Common failure points in proxy deployments
Even strong networks fail when the implementation model is weak. One common issue is poor request hygiene. If your scraper sends unrealistic headers, ignores timing patterns, or hammers a target with identical sequences, better proxies will help, but they will not fully compensate.
Another issue is mismatched proxy type. Teams sometimes use residential IPs for everything, which raises cost without improving outcomes. In other cases, they rely on datacenter IPs for workflows that clearly need stronger reputation. The right answer depends on the target, the volume, and the cost tolerance per successful request.
Authentication and session design also matter. If your system rotates identities while reusing cookies incorrectly, or sticks to one IP longer than the site’s tolerance allows, block rates rise.

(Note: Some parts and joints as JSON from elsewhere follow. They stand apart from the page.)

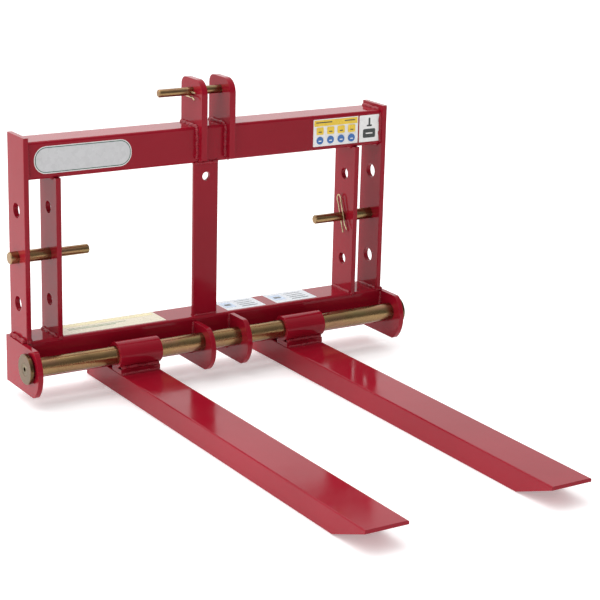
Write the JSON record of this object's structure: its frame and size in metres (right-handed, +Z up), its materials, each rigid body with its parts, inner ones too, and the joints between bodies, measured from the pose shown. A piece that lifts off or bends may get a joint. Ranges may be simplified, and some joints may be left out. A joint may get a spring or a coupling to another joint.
{
  "type": "pallet fork attachment",
  "caption": "Pallet fork attachment for a tractor's rear linkage: welded tube frame, pivot shaft with forks that slide and fold up, hitch pins and hairpin clips.",
  "frame": {"origin": "on the ground, in the middle of the bounding box's length and width", "axes": "+Y from the fork tips back towards the tractor, +X across the frame to the right seen from the fork tips, +Z up"},
  "size_m": [1.01, 1.19, 0.7045],
  "materials": {
    "red_paint": "gloss",
    "yellow_zinc": "satin",
    "dark_screw": "satin",
    "bright_wire": "gloss"
  },
  "bodies": {
    "frame": {"top_beam": "red_paint", "top_beam_cap_left": "red_paint", "top_beam_cap_right": "red_paint", "bottom_beam": "red_paint", "outer_plate_left": "red_paint", "outer_plate_right": "red_paint", "inner_plate_left": "red_paint", "inner_plate_right": "red_paint", "centre_post": "red_paint", "top_link_ear_left": "red_paint", "top_link_ear_right": "red_paint", "end_lug_left": "red_paint", "end_lug_right": "red_paint", "centre_lug_left": "red_paint", "centre_lug_right": "red_paint"},
    "shaft": {"pivot_shaft": "yellow_zinc", "retaining_disc_left": "yellow_zinc", "retaining_disc_right": "yellow_zinc", "disc_screw_left": "dark_screw", "disc_screw_right": "dark_screw"},
    "sleeve_left": {"fork_sleeve_left": "red_paint"},
    "sleeve_right": {"fork_sleeve_right": "red_paint"},
    "fork_left": {"fork_beam_left": "red_paint", "fork_nose_left": "red_paint", "fork_tail_cap_left": "red_paint", "fork_pad_left": "red_paint"},
    "fork_right": {"fork_beam_right": "red_paint", "fork_nose_right": "red_paint", "fork_tail_cap_right": "red_paint", "fork_pad_right": "red_paint"},
    "lower_pin_left": {"lower_pin_left": "yellow_zinc"},
    "lower_pin_right": {"lower_pin_right": "yellow_zinc"},
    "lower_clip": {"lower_pin_clip": "bright_wire"},
    "top_pin": {"top_pin": "yellow_zinc"},
    "top_clip": {"top_pin_clip": "bright_wire"}
  },
  "joints": [
    {"name": "shaft_spin", "type": "hinge", "parent": "frame", "child": "shaft", "pos_m": [0, 0.434, 0.0945], "axis": [1, 0, 0], "continuous": true},
    {"name": "fork_left_slide", "type": "slide", "parent": "frame", "child": "sleeve_left", "axis": [1, 0, 0], "range_m": [-0.199, 0.116]},
    {"name": "fork_left_swing", "type": "hinge", "parent": "sleeve_left", "child": "fork_left", "pos_m": [-0.226, 0.434, 0.0945], "axis": [-1, 0, 0], "range_deg": [0, 98]},
    {"name": "fork_right_slide", "type": "slide", "parent": "frame", "child": "sleeve_right", "axis": [1, 0, 0], "range_m": [-0.108, 0.207]},
    {"name": "fork_right_swing", "type": "hinge", "parent": "sleeve_right", "child": "fork_right", "pos_m": [0.218, 0.434, 0.0945], "axis": [-1, 0, 0], "range_deg": [0, 98]},
    {"name": "lower_pin_left_pull", "type": "slide", "parent": "frame", "child": "lower_pin_left", "axis": [-1, 0, 0], "range_m": [0, 0.205]},
    {"name": "lower_pin_right_turn", "type": "hinge", "parent": "frame", "child": "lower_pin_right", "pos_m": [0.435, 0.52, 0.33], "axis": [1, 0, 0], "continuous": true},
    {"name": "lower_clip_pull", "type": "slide", "parent": "lower_pin_right", "child": "lower_clip", "axis": [0, 0.342, 0.9397], "range_m": [0, 0.06]},
    {"name": "top_pin_turn", "type": "hinge", "parent": "frame", "child": "top_pin", "pos_m": [0, 0.513, 0.6755], "axis": [1, 0, 0], "continuous": true},
    {"name": "top_clip_pull", "type": "slide", "parent": "top_pin", "child": "top_clip", "axis": [0, 1, 0], "range_m": [0, 0.05]}
  ]
}
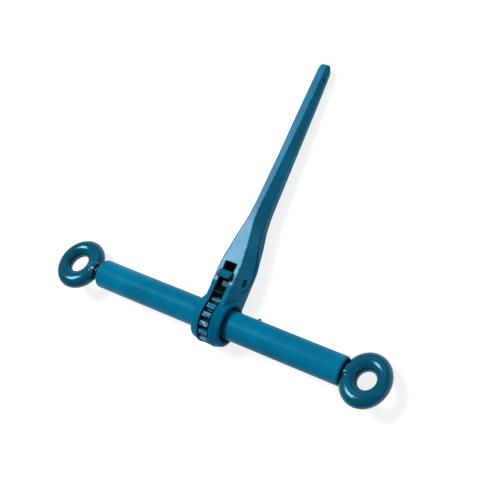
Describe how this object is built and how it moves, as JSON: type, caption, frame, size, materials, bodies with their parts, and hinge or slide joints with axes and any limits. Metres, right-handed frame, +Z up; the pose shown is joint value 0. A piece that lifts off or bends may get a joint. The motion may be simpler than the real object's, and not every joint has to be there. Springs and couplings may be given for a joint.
{
  "type": "load binder",
  "caption": "Ratchet load binder: threaded barrel with forged eye ends, toothed gear, forked lever and reversible pawl",
  "frame": {"origin": "on the floor under the middle of the whole object, as it lies with its lever laid back", "axes": "+X along the barrel, +Y along the lever, +Z up"},
  "size_m": [0.4336, 0.3488, 0.0578],
  "materials": {
    "teal_paint": "gloss",
    "worn_gear": "gloss paint, worn to bare steel on the tooth tops",
    "oiled_steel": "oiled",
    "spring_steel": "bright"
  },
  "bodies": {
    "left_screw": {"left_eye_screw": "teal_paint", "screw_stop_pin_left": "oiled_steel"},
    "washers": {"thrust_washer_left": "oiled_steel", "thrust_washer_right": "oiled_steel"},
    "barrel": {"barrel": "teal_paint", "ratchet_gear": "worn_gear", "gear_lock_pin_upper": "oiled_steel", "gear_lock_pin_lower": "oiled_steel", "grease_fitting": "oiled_steel"},
    "right_screw": {"right_eye_screw": "teal_paint", "screw_stop_pin_right": "oiled_steel"},
    "lever": {"lever": "teal_paint", "pawl_pin": "oiled_steel", "detent_spring": "spring_steel"},
    "pawl": {"pawl": "teal_paint"},
    "plunger": {"detent_plunger": "spring_steel"}
  },
  "joints": [
    {"name": "barrel_travel", "type": "slide", "parent": "left_screw", "child": "washers", "axis": [1, 0, 0], "range_m": [0, 0.06]},
    {"name": "barrel_turn", "type": "hinge", "parent": "washers", "child": "barrel", "pos_m": [0.0042, -0.1436, 0.0289], "axis": [-1, 0, 0], "range_deg": [0, 5400]},
    {"name": "right_screw_travel", "type": "slide", "parent": "left_screw", "child": "right_screw", "axis": [1, 0, 0], "range_m": [0, 0.12]},
    {"name": "lever_swing", "type": "hinge", "parent": "washers", "child": "lever", "pos_m": [0.0042, -0.1436, 0.0289], "axis": [1, 0, 0], "continuous": true},
    {"name": "pawl_turn", "type": "hinge", "parent": "lever", "child": "pawl", "pos_m": [0.0042, -0.09514, 0.027], "axis": [1, 0, 0], "range_deg": [-8, 8]},
    {"name": "detent_travel", "type": "slide", "parent": "lever", "child": "plunger", "axis": [0, 0.9992, -0.0392], "range_m": [0, 0.0005], "stiffness_N_per_m": 800, "springref_m": -0.001, "deforming": ["detent_spring"]}
  ],
  "couplings": [
    {"joint": "barrel_turn", "follows": "barrel_travel", "rad_per_m": 1570.8},
    {"joint": "right_screw_travel", "follows": "barrel_travel", "ratio": 2}
  ]
}
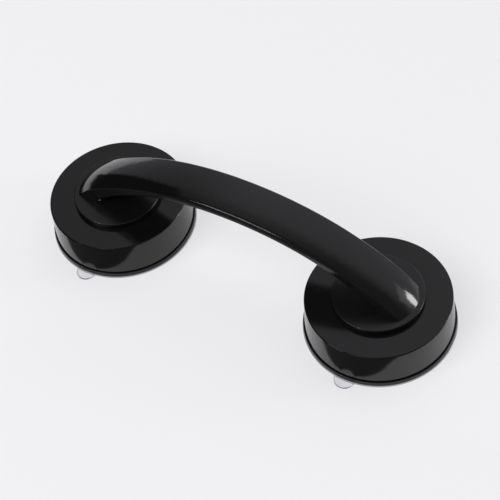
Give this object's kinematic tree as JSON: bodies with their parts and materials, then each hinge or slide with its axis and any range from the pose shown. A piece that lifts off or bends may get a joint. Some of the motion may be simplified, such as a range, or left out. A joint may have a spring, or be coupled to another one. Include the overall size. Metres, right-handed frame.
{
  "type": "suction grab bar",
  "caption": "Arched grab bar with a seamed strap handle on round twist-lock suction cups with clear pads and small pull tabs.",
  "frame": {"origin": "middle of the bounding box, on the surface the pads stick to", "axes": "+X along the bar, +Z away from the surface, pull tabs towards -Y"},
  "size_m": [0.2528, 0.09, 0.0672],
  "materials": {
    "black_handle": "satin moulded ABS, smooth with a soft sheen",
    "black_cover": "satin moulded ABS, a little duller than the shell",
    "black_casing": "moulded ABS, satin top and glossier side",
    "black_base": "moulded ABS",
    "clear_soft": "clear glossy soft plastic",
    "cam_plastic": "natural acetal, satin",
    "lifter_plastic": "natural acetal, satin",
    "washer_plastic": "natural nylon",
    "steel": "bright zinc-plated steel"
  },
  "bodies": {
    "handle": {"handle_top_shell": "black_handle", "handle_bottom_cover": "black_cover", "cover_screws": "steel", "left_suction_pad": "clear_soft", "left_pressure_plate": "black_base", "left_foot_screws": "steel", "left_glide_washer": "washer_plastic", "left_thrust_washer": "washer_plastic", "right_suction_pad": "clear_soft", "right_pressure_plate": "black_base", "right_foot_screws": "steel", "right_glide_washer": "washer_plastic", "right_thrust_washer": "washer_plastic"},
    "left_turning_casing": {"left_twist_casing": "black_casing", "left_cam_sleeve": "cam_plastic", "left_cam_screws": "steel"},
    "left_lifting_post": {"left_lifter": "lifter_plastic", "left_cross_pin": "steel"},
    "left_tab": {"left_pull_tab": "clear_soft"},
    "right_turning_casing": {"right_twist_casing": "black_casing", "right_cam_sleeve": "cam_plastic", "right_cam_screws": "steel"},
    "right_lifting_post": {"right_lifter": "lifter_plastic", "right_cross_pin": "steel"},
    "right_tab": {"right_pull_tab": "clear_soft"}
  },
  "joints": [
    {"name": "left_twist", "type": "hinge", "parent": "handle", "child": "left_turning_casing", "pos_m": [-0.0839, 0.0025, 0.02426], "axis": [0, 0, 1], "range_deg": [0, 90]},
    {"name": "left_lift", "type": "slide", "parent": "handle", "child": "left_lifting_post", "axis": [0, 0, 1], "range_m": [-0.003, 0], "deforming": ["left_suction_pad"]},
    {"name": "left_tab_flex", "type": "hinge", "parent": "handle", "child": "left_tab", "pos_m": [-0.0839, -0.0407, 0.0005], "axis": [-1, 0, 0], "range_deg": [0, 60], "stiffness_Nm_per_rad": 0.01},
    {"name": "right_twist", "type": "hinge", "parent": "handle", "child": "right_turning_casing", "pos_m": [0.0839, 0.0025, 0.02426], "axis": [0, 0, 1], "range_deg": [0, 90]},
    {"name": "right_lift", "type": "slide", "parent": "handle", "child": "right_lifting_post", "axis": [0, 0, 1], "range_m": [-0.003, 0], "deforming": ["right_suction_pad"]},
    {"name": "right_tab_flex", "type": "hinge", "parent": "handle", "child": "right_tab", "pos_m": [0.0839, -0.0407, 0.0005], "axis": [-1, 0, 0], "range_deg": [0, 60], "stiffness_Nm_per_rad": 0.01}
  ],
  "couplings": [
    {"joint": "left_lift", "follows": "left_twist", "m_per_rad": -0.0019098},
    {"joint": "right_lift", "follows": "right_twist", "m_per_rad": -0.0019098}
  ]
}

Good proxy infrastructure gives you control, but your application still needs sound logic.
How to evaluate how proxy networks work for your use case
The right test is not a generic speed benchmark. It is a workload benchmark tied to your targets. Measure success rate, median response time, retry burden, geo-match accuracy, and cost per usable response. Run those tests with the session behavior and concurrency levels you expect in production.
Also look at integration friction. Enterprise teams rarely want a vendor-specific rewrite. Standard protocol compatibility, simple authentication, and transparent usage analytics shorten deployment time and reduce operational overhead.
Finally, evaluate economic fit. Premium pricing can be justified if a target is highly protected and data value is high. But for many teams, efficient infrastructure wins by delivering enough trust, enough scale, and enough control without inflating the cost of every gigabyte.
Proxy networks work best when they disappear into your stack and keep your collection layer stable under pressure. That is the real bar. Not whether a provider can offer access in theory, but whether it can sustain public web data acquisition at the pace your business actually needs.